Dinner was at a local restaurant called Kokiyaj. I have no clue what it means but it is walking distance from the hotel so I really don’t care. It is also where I tried goat last year. This year, I had a local beef dish on the recommendation of Scott Montgomery. I believe it was called Chupesca. It was served with rice and beans. We also ordered some plantains where were quite nice as well. The meal wrapped up with a cup of chocolate ice cream. The company was great as we chatted about things in Haiti and things at home. It really did make for a nice end of the day. By 8:30, most of the party was tired and ready to head back to the hotel. So here we are.
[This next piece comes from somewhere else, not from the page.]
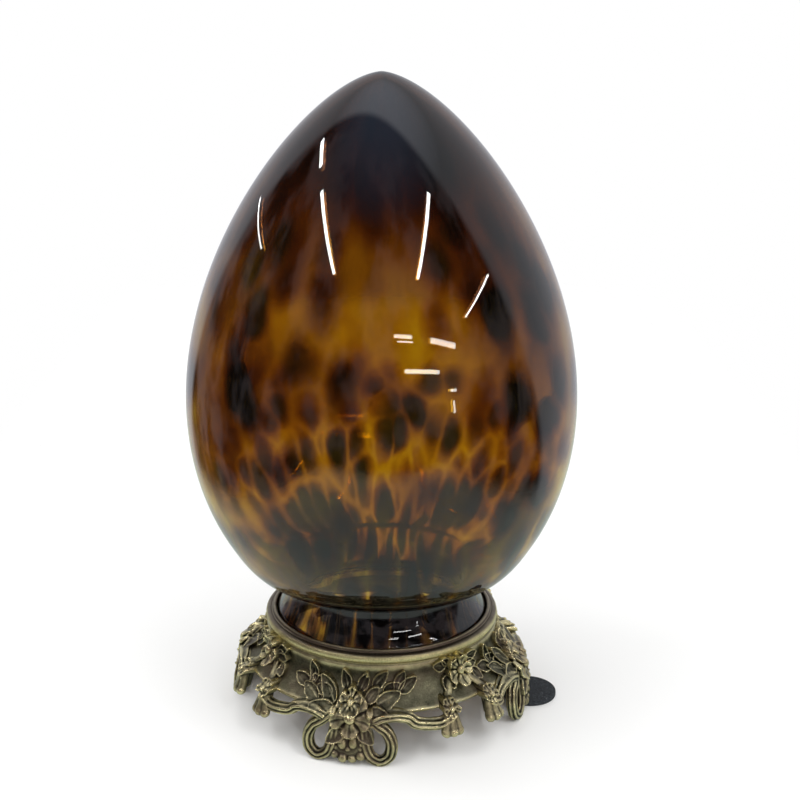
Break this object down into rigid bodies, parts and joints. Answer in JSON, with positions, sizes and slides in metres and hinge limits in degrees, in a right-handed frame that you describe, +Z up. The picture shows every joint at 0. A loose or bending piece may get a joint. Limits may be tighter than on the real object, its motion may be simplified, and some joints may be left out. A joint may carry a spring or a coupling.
{
  "type": "glass egg sculpture on a cast brass stand",
  "caption": "Hollow mottled amber glass egg with a short neck and flared foot, standing in a pierced brass stand cast with flowers, leaves, looped straps and small paws.",
  "frame": {"origin": "on the table, on the vertical axis of the egg and its stand", "axes": "+Z up along the axis of the egg, -Y towards the front bouquet of the stand, +X to the right"},
  "size_m": [0.215, 0.215, 0.3556],
  "materials": {
    "tortoiseshell_glass": "high gloss, mottled amber and dark brown",
    "antique_brass": "satin, dark patina in the hollows, pale rubbed edges",
    "black_felt": "matt, slightly worn"
  },
  "bodies": {
    "root": {"glass_egg": "tortoiseshell_glass", "cast_stand": "antique_brass", "felt_pad": "black_felt"}
  },
  "joints": []
}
The first day back in Haiti wasn’t as overwhelming as the first day in Haiti ever. As I sit in my room thinking about the day, the thing I’m most glad about is the glimmers hope I saw today. While the progress is ridiculously slow by the standards I’m used to, there was definitely a change from what I saw a year ago. On the flip side, so much is the same. The culture feels the same. The poverty is incredibly overwhelming and everywhere. Garbage is everywhere. Despite all of that, there are organizations like the Reliv Kalogris Foundation helping Haiti have a better today and a better tomorrow. While I have a very hard time imagining wanting to return to Haiti, I do find myself feeling invested in it and drawn to it. I don’t know what the future will look like for Haiti, I can only hope that our continued support of the Reliv Kalogris Foundation will help it be a better future than it otherwise would have been given.
Tomorrow will be a busy day. We’ll be visiting Haut-Limbe, distributing some shakes, doing some painting of a school, and also having lunch at Dr. Manno’s house. It should be a great day. For now though, it’s time to sign off and get some sleep because the morning is going to come very quickly!